NBC Olympics Web Play Aims to Boost Primetime

Posted on by Chief Marketer Staff

NBC Universal will provide an unprecedented amount of online summer Olympics coverage to increase primetime viewership while keeping Web surfers engaged and aware of NBC’s Olympics’ brand.

Of the 2,900 hours of video coverage NBC plans to stream online from the Beijing summer games, 2,200 hours of it will be live on http://www.NBCOlympics.com. That scale of live coverage is intended to bridge the time gap between Beijing and the disparate U.S. time zones.

The third screen of mobile coverage on the new NBC Olympics Mobile Web site also becomes a factor, through a deal with AT&T that enables round-the-clock coverage of the games.

The ubiquitous nature of broadband technology is one factor in the equation, along with the quality of broadband video. And NBC research from prior Olympics in foreign venues indicates that access to online video and daytime coverage on NBC’s cable channels boosts the primetime audience.

“We know that television is still the big horse that’s going to cover things,” NBC spokesman Greg Hughes said. “Everything will point people to primetime.”

That’s vitally important to the network, since it committed a total of $5.7 billion in fees for its Olympics rights from 2000 through 2012—including a reported $894 million for the Beijing games, which will cost an estimated $125 million to produce.

The 2006 winter games in Torino, Italy, produced the lowest domestic ratings for an Olympics since 1988. But conversely, NBC’s Web site for the Torino games drew 338 million page views. This time around, the network hopes the page views fuel the primetime numbers.

The online video also lets NBC provide coverage of non-mainstream sports such as badminton and equestrian events, Hughes noted. NBC is also delivering a record 3,600 hours of coverage across all its networks, including USA, MSNBC, CNBC and Telemundo.

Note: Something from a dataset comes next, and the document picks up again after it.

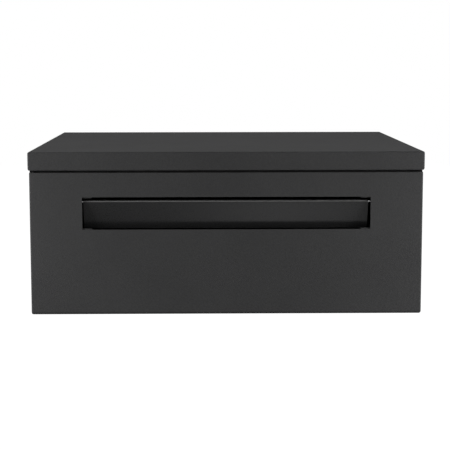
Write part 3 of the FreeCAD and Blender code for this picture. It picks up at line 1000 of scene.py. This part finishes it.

While most of its online coverage will be live, it will confine live coverage of the popular track and field events—typically replete with winning results from U.S. athletes—for primetime viewing.

“They will be reserved for primetime when we can aggregate the greatest possible audience,” Hughes said.

The advent of mobile coverage via AT&T phones could be an intriguing factor in building interest among the prized younger audience likely to access video and results that way. Content will also be available on www.att.net and AT&T’s U-Verse VOD TV channel. “

It’s basically the Olympics delivered to customers on the three screens they use,” Dan York, head of AT&T content and programming, said.

But NBC is counting on the accessibility of Olympics content on all those branded video platforms to push its all-important primetime numbers above the numbing overabundance of reality shows on competing networks.